--- Records supplied ---

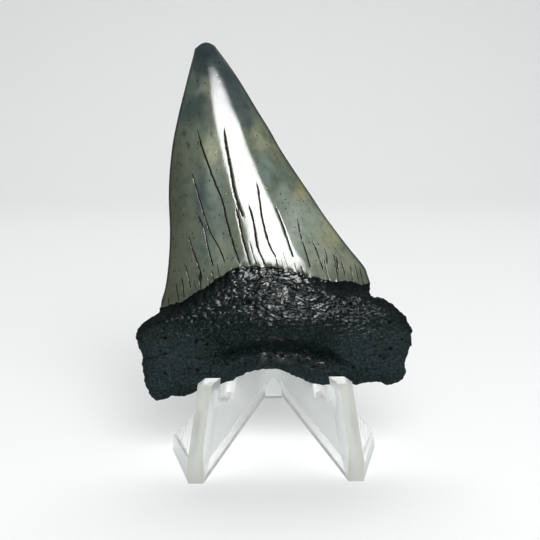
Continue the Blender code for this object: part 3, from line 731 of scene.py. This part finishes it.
    add_attribute(mesh, "plane", "FLOAT_VECTOR", np.column_stack([u, v, w]))
    add_attribute(mesh, "above", "FLOAT", above)
    add_attribute(mesh, "crack", "FLOAT", field)
    add_attribute(mesh, "crack_width", "FLOAT", crack_width)
    add_attribute(mesh, "relief", "FLOAT", relief)
    add_attribute(mesh, "wrinkled", "FLOAT", wrinkled)
    add_attribute(mesh, "edge_gap", "FLOAT", edge_gap)
    pale = ramp(9.0, 17.0, np.abs(u)) * (1.0 - ramp(9.0, 15.0, v))
    pale = pale + 0.8 * (1.0 - ramp(2.0, 5.0, bottom_gap))
    add_attribute(mesh, "pale", "FLOAT", np.minimum(pale, 1.0))
    dark_edge = 0.8 * np.exp(-(edge_gap / 1.8) ** 2) * ramp(9.0, 13.0, v)
    dark = np.maximum(np.exp(-(above / 2.4) ** 2), dark_edge)
    add_attribute(mesh, "dark", "FLOAT", dark)
    add_attribute(mesh, "patch", "FLOAT_VECTOR", patch_colours(u, v))
    tooth = bpy.data.objects.new("fossil_tooth", mesh)
    bpy.context.scene.collection.objects.link(tooth)
    return tooth


def add_attribute(mesh, name, kind, values):
    attribute = mesh.attributes.new(name, kind, "POINT")
    field = "vector" if kind == "FLOAT_VECTOR" else "value"
    attribute.data.foreach_set(field, np.ascontiguousarray(values, np.float32).ravel())


class Shader:
    """Short ways to add nodes to one material."""

    def __init__(self, name):
        self.material = bpy.data.materials.new(name)
        self.material.use_nodes = True
        self.tree = self.material.node_tree
        self.surface = self.tree.nodes["Principled BSDF"]

    def put(self, socket, value):
        if isinstance(value, bpy.types.NodeSocket):
            self.tree.links.new(value, socket)
        else:
            socket.default_value = value

    def node(self, kind, inputs=(), **settings):
        made = self.tree.nodes.new(kind)
        for name, value in settings.items():
            setattr(made, name, value)
        for name, value in dict(inputs).items():
            self.put(made.inputs[name], value)
        return made

    def math(self, operation, a, b=0.0):
        return self.node("ShaderNodeMath", {0: a, 1: b}, operation=operation).outputs[0]

    def smooth(self, value, low, high):
        """0 at low, 1 at high."""
        made = self.node("ShaderNodeMapRange", {"Value": value, "From Min": low, "From Max": high},
                         interpolation_type="SMOOTHSTEP")
        return made.outputs["Result"]

    def scaled(self, value, low, high):
        """From 0 to 1, to low to high."""
        made = self.node("ShaderNodeMapRange", {"Value": value, "To Min": low, "To Max": high})
        return made.outputs["Result"]

    def mix(self, part, a, b, blend="MIX"):
        made = self.node("ShaderNodeMix", data_type="RGBA", blend_type=blend)
        for socket, value in ((made.inputs[0], part), (made.inputs[6], a), (made.inputs[7], b)):
            self.put(socket, value)
        return made.outputs[2]

    def tinted(self, part, colour, tint):
        """The colour, multiplied by the tint where the part is 1."""
        return self.mix(part, colour, self.mix(1.0, colour, (*tint, 1.0), "MULTIPLY"))

    def attribute(self, name, output="Fac"):
        return self.node("ShaderNodeAttribute", attribute_name=name).outputs[output]

    def noise(self, vector, size, detail=2.0, roughness=0.5):
        """Noise from 0 to 1 with features of about the given size in the vector's unit."""
        made = self.node("ShaderNodeTexNoise", {"Vector": vector, "Scale": 1.0 / size, "Detail": detail,
                                                "Roughness": roughness})
        return made.outputs["Fac"]

    def stretched(self, vector, scale):
        return self.node("ShaderNodeMapping", {"Vector": vector, "Scale": scale}).outputs["Vector"]

    def bump(self, height, strength, distance):
        inputs = {"Height": height, "Strength": strength, "Distance": distance}
        return self.node("ShaderNodeBump", inputs).outputs["Normal"]


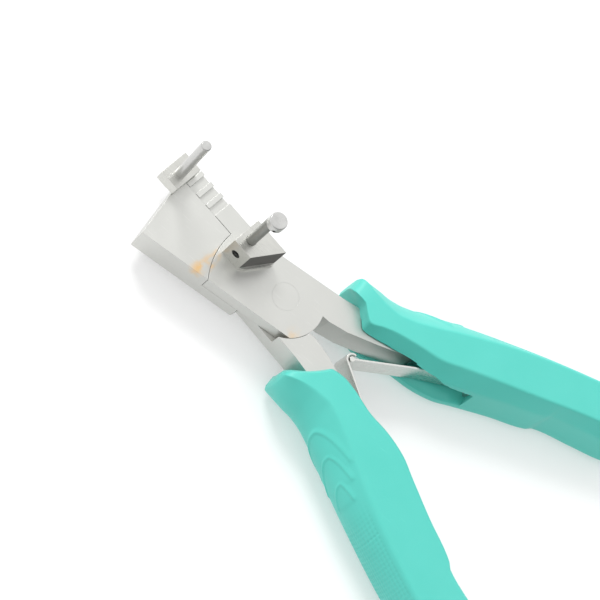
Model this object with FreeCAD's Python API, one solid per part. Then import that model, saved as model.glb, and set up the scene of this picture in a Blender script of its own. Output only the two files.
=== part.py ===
"""Reverse-action precision pliers with two gauge pins on the head.

Millimetres.  The tool lies on its back: +Z points out of the front face, +Y runs
along the centre line to the jaw tips and +X is the side of the grooved arm.
The origin is on the pivot axis, in the plane of the steel's back face.
"""
import FreeCAD, Part
import math
import os

# ---------------------------------------------------------------- head
steel_thickness = 9.6         # both levers, jaws and shanks
lap_clearance = 0.10          # between the two half-thickness plates of the lap joint
shoulder_clearance = 0.12     # round shoulders of the lap joint
parting_clearance = 0.12      # between the jaw and the arm, closed

head_half_width = 9.4         # left edge of the head, level with the pivot
head_flare = 7.3              # degrees that the head's left edge leans out
arm_lean = 7.5                # degrees that the arm leans out from the centre line
arm_width = 5.85
arm_length = 45.0             # pivot to the end of the arm
jaw_length = 41.4             # pivot to the jaw tip, along the parting line
jaw_tip_slope = 8.9           # degrees
upper_shoulder_radius = 22.0
lower_shoulder_radius = 11.6
shoulder_start = -20.0        # degrees; the upper shoulder's recess begins here
waist_half_width = 8.45       # lever edge above the pivot
waist_height = 7.3
plate_bottom = -9.0           # the half-thickness plates' sides end here
round_bottom = -13.0          # and their round lower ends reach down to here
plate_inset = 0.15            # the rear plate stands back from the front one's edge
shank_lap = 0.6               # how far a plate's lower end runs in over its own shank

pivot_radius = 2.5
pivot_head_radius = 3.9
pivot_head_height = 1.2
pivot_fit = 0.03              # radial clearance in the rear lever's bore

# ---------------------------------------------------------------- arm grooves
groove_width = 2.4
groove_pitch = 3.81
groove_depth = 1.0
groove_count = 4
last_groove_inset = 4.0       # centre of the groove nearest the tip, from the arm's end

# ---------------------------------------------------------------- pins and their blocks
pin_radius = 1.45
pin_spacing = 25.4
pin_offset = -1.8             # from the parting line, towards the jaw
tip_pin_above_groove = 1.5    # along the arm, from the last groove's centre
tip_pin_length = 19.8         # clear of its block
pin_chamfer = 0.25
block_left = -5.6             # both blocks, from the parting line
block_width = 9.1
jaw_relief = 0.20             # under the tip block, over the jaw
jaw_relief_side = 0.3         # it ends this far short of the parting line
jaw_relief_end = 0.8          # and runs this far past the jaw's tip

tip_block_height = 6.1        # along the arm
tip_block_thickness = 4.2
tip_pin_seat = 3.4            # depth of the pin's hole in the block
tip_pin_seat_step = 0.2       # the seated end is turned down by this radius
rib_clearance = 0.05
tip_screw_above_groove = 2.0
tip_screw_side = 2.6          # from the parting line
tip_screw_radius = 1.0
tip_screw_head_radius = 1.9
tip_screw_head_height = 2.0
tip_screw_thread = 3.2        # length inside the block
tip_socket_radius = 0.95
tip_socket_depth = 1.1

clamp_height = 9.5
clamp_above_pin = 2.8         # along the arm, from the turning pin's axis
clamp_below_pin_left = 3.3
clamp_below_pin_right = 8.4
clamp_foot_height = 1.2
clamp_foot_reach = 1.5
clamp_foot_inset = 1.2        # in from the block's sides
clamp_foot_right_reach = 0.3
clamp_floor = 0.6             # steel left under the turning pin
turning_end_gap = 0.1
set_screw_radius = 1.3
set_screw_recess = 0.7
set_screw_socket_radius = 0.75
set_screw_socket_depth = 0.9
clamp_screw_radius = 1.0
clamp_screw_head_radius = 1.9
clamp_screw_thread = 4.5      # length inside the block
clamp_screw_side = 1.6        # both, from the parting line
clamp_screws_from_pin = [0.9, -4.5]

collar_radius = 2.45
collar_thickness = 2.8
collar_offset = 1.0           # eccentric, towards the pivot
collar_bore_depth = 1.8
collar_spigot_radius = 0.85
collar_screw_radius = 0.45
collar_screw_length = 1.1
collar_screw_angle = 40.0     # degrees; it comes in from the lower left
collar_edge_break = 0.25
collar_pin_length = 14.1      # block face to collar
turning_fit = 0.04            # radial clearance of the turning pin in its block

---

Transcribe, exactly and without additions, the lines of the records above, beginning with the line that contains "Model this object" and ending with the line that contains "on the head.", both included.

Model this object with FreeCAD's Python API, one solid per part. Then import that model, saved as model.glb, and set up the scene of this picture in a Blender script of its own. Output only the two files.
=== part.py ===
"""Reverse-action precision pliers with two gauge pins on the head.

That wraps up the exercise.